On March 20, 2008, Standard & Poor’s affirmed its “BB+” rating on the WWI Credit Facility. On
March 31, 2008, Moody’s affirmed its “Ba1” rating for the WWI Credit Facility.
Dividends
We have issued a quarterly cash dividend of $0.175 per share of our common stock every quarter beginning
with the first quarter of fiscal 2006. Prior to these dividends, we have not declared or paid any cash dividends on
our common stock since our acquisition by Artal in 1999.
Any decision to declare and pay dividends in the future will be made at the discretion of our Board of
Directors, after taking into account our financial results, capital requirements and other factors it may deem
relevant. Our Board of Directors may decide at any time to increase or decrease the amount of dividends or
discontinue the payment of dividends based on these factors. The WWI Credit Facility also contains restrictions
on our ability to pay dividends on our common stock.

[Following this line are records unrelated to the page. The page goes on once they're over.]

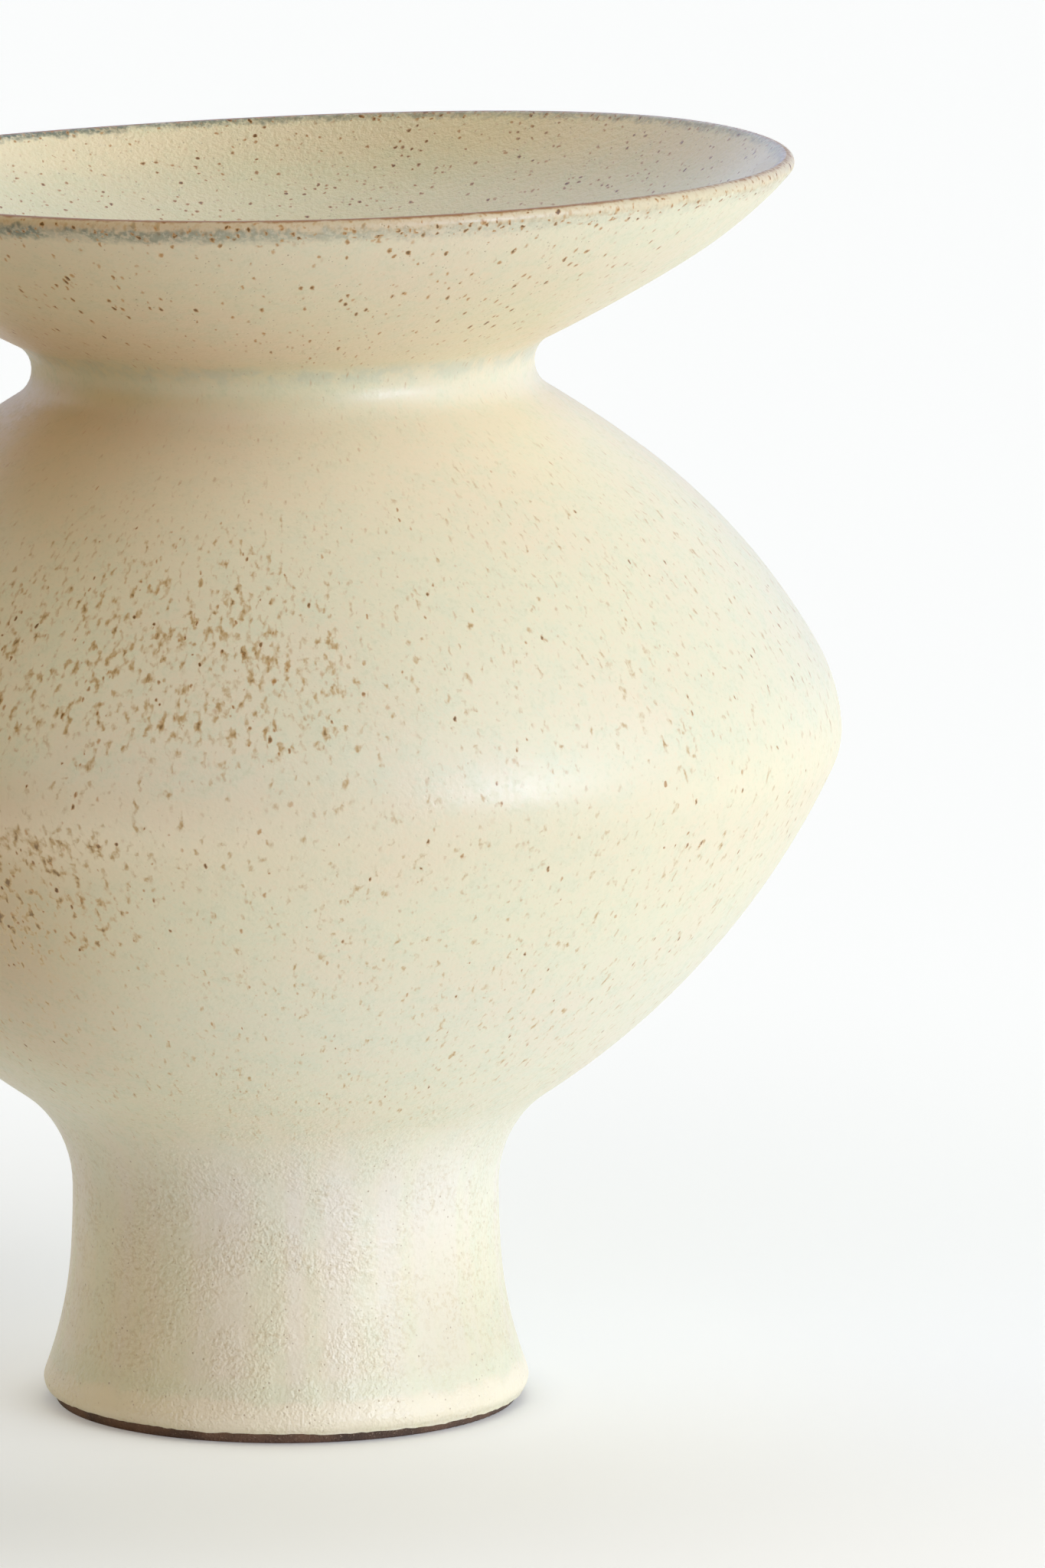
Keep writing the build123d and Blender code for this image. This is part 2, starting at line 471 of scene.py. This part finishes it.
def dotted(tree, tone, where, amount):
    # brown dots of all sizes, some faint and some nearly black in the middle
    dots, depth = spots(tree, where, *glazeLook["dots"], 0.25)
    dots = times(tree, times(tree, dots, amount), rising(tree, depth, 0.0, 0.8, 0.25, 1.0))
    tone = mixed(tree, rising(tree, dots, 0.0, 0.50, 0.0, 0.9), tone, glazeLook["rust"])
    return mixed(tree, rising(tree, dots, 0.40, 0.95, 0.0, 0.9), tone, glazeLook["ironCore"])


def lipTone(tree, tone, spot, lipAlong, side, broken, fine, grain):
    # the lip: thin brown crest, a warm edge, then a broken pool with iron bleeding through it
    look, lip = glazeLook, glazeLook[side]
    poolFade, poolEnd = lip["pool"][2:]
    toLip = maths(tree, "SUBTRACT", lipAlong, spot["along"])
    uneven = maths(tree, "ADD", fine, times(tree, spot["ragged"], 0.8))
    uneven = maths(tree, "SUBTRACT", uneven, 0.9)
    edge = maths(tree, "MULTIPLY_ADD", uneven, 0.0035, toLip)
    warmth = times(tree, rising(tree, edge, lip["warm"], lip["warm"] + 0.0016, 1.0, 0.0),
                   rising(tree, spot["x"], -0.12, 0.08, 0.70, 0.50))
    tone = mixed(tree, warmth, tone, look["warmEdge"])
    rusty = times(tree, warmth, rising(tree, grain, 0.48, 0.68, 0.0, 0.45))
    tone = mixed(tree, rusty, tone, look["rust"])

    pool = times(tree, band(tree, edge, *lip["pool"]),
                 rising(tree, spot["x"], -0.12, 0.08, 1.0, lip["right"]))
    pool = times(tree, pool, rising(tree, broken, 0.30, 0.52, lip["gaps"], 1.0))
    pool = times(tree, pool, rising(tree, grain, 0.34, 0.58, 0.45, 1.05))
    tone = mixed(tree, pool, tone, look["pooledDark"])

    rarity = rising(tree, spot["x"], -0.02, 0.09, 0.0, 0.12)
    where = pushed(tree, spot["place"], spot, 0.0020)
    bleed, depth = spots(tree, where, *look["bleeds"], rarity)
    bleed = times(tree, bleed, band(tree, toLip, -0.001, 0.0005, poolFade, poolEnd + 0.0015))
    bleed = times(tree, bleed, rising(tree, depth, 0.0, 0.8, 0.45, 1.2))
    bleed = times(tree, bleed, rising(tree, grain, 0.30, 0.55, 0.6, 1.0))
    tone = mixed(tree, rising(tree, bleed, 0.0, 0.50, 0.0, 0.9), tone, look["rust"])
    tone = mixed(tree, rising(tree, bleed, 0.34, 0.84, 0.0, 0.95), tone, look["ironCore"])

    # the crest is whole, apart from the right, where it is mottled
    crest = maths(tree, "MULTIPLY_ADD", uneven, 0.0012, toLip)
    crest = rising(tree, crest, lip["crest"], lip["crest"] + 0.0008, 1.0, 0.0)
    mottled = rising(tree, grain, 0.40, 0.60, 0.15, 0.75)
    strength = mixed(tree, rising(tree, spot["x"], 0.060, 0.112), (0.95, 0.95, 0.95, 1), mottled)
    return mixed(tree, times(tree, crest, strength), tone, look["rimBrown"])


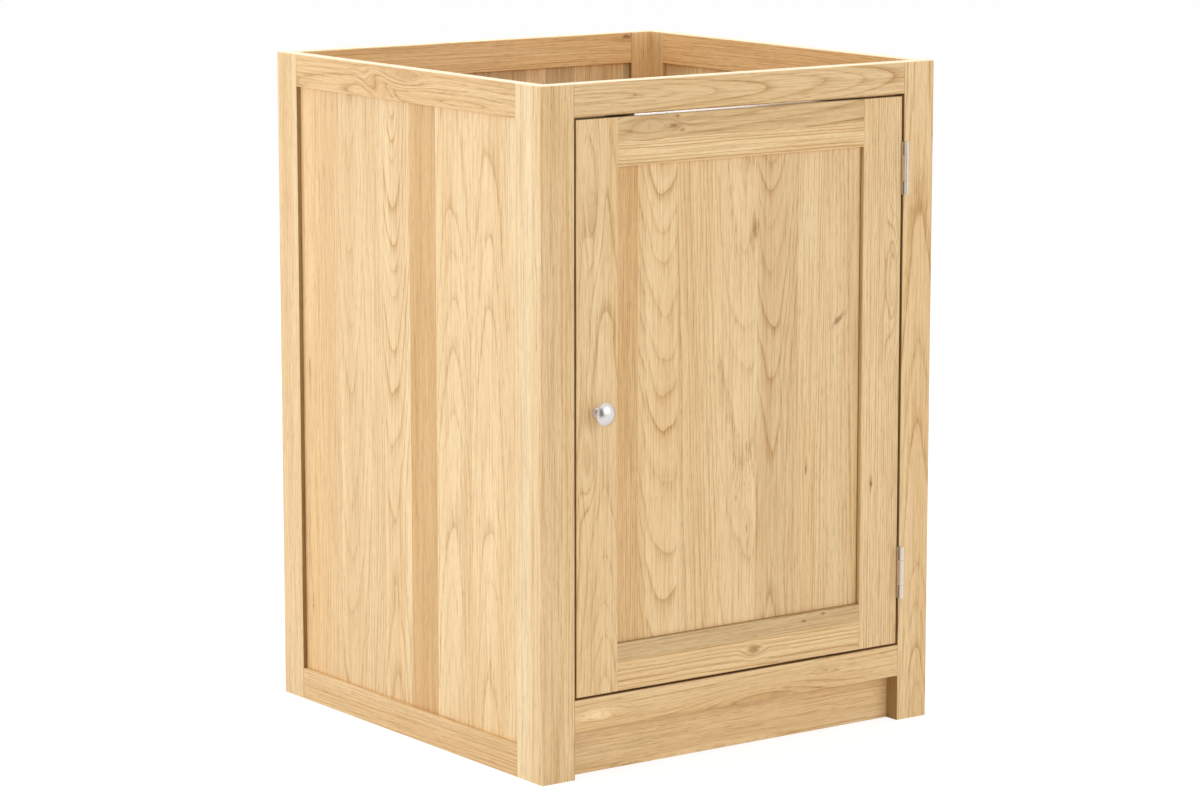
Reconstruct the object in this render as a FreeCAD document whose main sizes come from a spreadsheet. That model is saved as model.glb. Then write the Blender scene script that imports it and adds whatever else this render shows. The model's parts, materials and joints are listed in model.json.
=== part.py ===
import FreeCAD, Part
import math
import os
import re
import Sketcher

# Sink base cabinet in oiled oak: two frame-and-panel sides, a frame-and-panel back, a face frame
# whose stiles run down to the floor as legs, a set-back plinth, a floor on cleats, and an inset
# frame-and-panel door on two butt hinges. The top is open for the sink.
#
# Axes: +X to the right seen from the front, +Y to the back, +Z up. The origin is on the floor, in
# the middle of the whole part's footprint, knob included. All sizes are millimetres.

SIZES = [
    # the whole carcass
    ("cabinet_width", 628),
    ("cabinet_depth", 616),
    ("cabinet_height", 880),
    ("arris_radius", 1.5),
    # face frame
    ("face_thickness", 22),
    ("face_stile_width", 50),
    ("face_top_rail_height", 41),
    ("face_bottom_rail_height", 42),
    ("toe_height", 61),
    # side frames
    ("side_thickness", 20),
    ("side_front_stile_width", 33),
    ("side_back_stile_width", 49),
    ("side_top_rail_height", 43),
    ("side_bottom_rail_height", 42),
    # back frame
    ("back_thickness", 20),
    ("back_stile_width", 34),
    ("back_top_rail_height", 43),
    ("back_bottom_rail_height", 42),
    # frame joints and panels
    ("panel_thickness", 9),
    ("groove_depth", 8),
    ("groove_clearance", 0.1),
    ("panel_expansion_gap", 0.5),
    ("tenon_thickness", 9),
    ("tenon_length", 22),
    ("tenon_setback", 9),
    ("joint_clearance", 0.1),
    # dowels between the frames
    ("dowel_radius", 4),
    ("dowel_clearance", 0.05),
    ("dowel_length", 30),
    ("dowel_short_end", 12),
    ("dowel_first_height", 150),
    ("dowel_spacing", 190),
    # plinth, floor and cleats
    ("plinth_thickness", 18),
    ("plinth_block_width", 22),
    ("floor_thickness", 18),
    ("floor_clearance", 0.3),
    ("cleat_width", 20),
    ("cleat_height", 20),
    # wood screws in the floor and cleats
    ("screw_head_radius", 4),
    ("screw_shank_radius", 2),
    ("screw_length", 32),
    ("screw_clearance", 0.05),
    ("cleat_screw_inset", 9),
    ("floor_screw_inset", 90),
    # door
    ("door_thickness", 20),
    ("door_stile_width", 64),
    ("door_rail_height", 62),
    ("door_gap", 2.5),
    ("door_head_gap", 3),
    # butt hinges
    ("hinge_length", 69),
    ("hinge_lower_inset", 62.5),
    ("hinge_upper_inset", 59.5),
    ("barrel_radius", 3.2),
    ("barrel_proud", 6),
    ("knuckle_clearance", 0.3),
    ("leaf_thickness", 1.6),
    ("leaf_width", 23),
    ("pin_radius", 1.5),
    ("pin_clearance", 0.05),
    ("pin_cap_radius", 2.4),
    ("pin_cap_height", 0.6),
    ("hinge_screw_head_radius", 3.1),
    ("hinge_screw_shank_radius", 1.6),
    ("hinge_screw_length", 16),
    ("hinge_screw_inset", 9),
    ("hinge_screw_near_row", 5.5),
    ("hinge_screw_far_row", 11.5),
    # knob
    ("knob_height", 362.5),
    ("knob_projection", 26),
    ("knob_radius", 14.5),
    ("knob_rim_thickness", 1.6),
    ("knob_lip", 0.7),
    ("knob_dome_height", 6),
    ("knob_flare_radius", 11),
    ("knob_neck_radius", 4.2),
    ("knob_neck_length", 5),
    ("collar_radius", 6.6),
    ("collar_thickness", 2.5),
    ("knob_screw_radius", 2),
    ("knob_screw_grip", 9),
    ("knob_screw_end_room", 0.5),
    ("knob_screw_head_radius", 4),
    ("knob_screw_head_height", 2.4),
    # magnetic catch behind the top rail
    ("catch_inset", 62),
    ("catch_length", 46),
    ("catch_depth", 14),
    ("catch_height", 32),
    ("catch_drop", 18),
    ("magnet_length", 28),
    ("magnet_height", 8),
    ("magnet_depth", 8),
    ("magnet_proud", 0.3),
    ("catch_screw_head_radius", 3),
    ("catch_screw_shank_radius", 1.5),
    ("catch_screw_length", 25),
    ("catch_screw_spacing", 30),
    ("catch_screw_inset", 7),
    ("strike_length", 36),
    ("strike_height", 8),
    ("strike_thickness", 1.2),
    ("strike_screw_head_radius", 2.6),
    ("strike_screw_shank_radius", 1.4),
    ("strike_screw_length", 13),
    # how far a cutting shape runs past the piece that it cuts
    ("cut_margin", 1),
]
NAMES = {name for name, _ in SIZES}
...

The WWI Credit Facility provides that we are permitted to pay dividends and extraordinary dividends so
long as we are not in default under the WWI Credit Facility agreements. However, payment of extraordinary
dividends shall not exceed $150.0 million in any fiscal year if net debt to EBITDA (as defined in the WWI Credit
Facility agreements) is greater than 3.75:1 and investment grade rating date (as defined in the WWI Credit
Facility agreements) has not occurred. We do not expect this restriction to impair our ability to pay dividends, but
it could do so.
Contractual Obligations
We are obligated under non-cancelable operating leases primarily for office and rent facilities. Consolidated
rent expense charged to operations under all our leases for fiscal 2008 was approximately $33.8 million.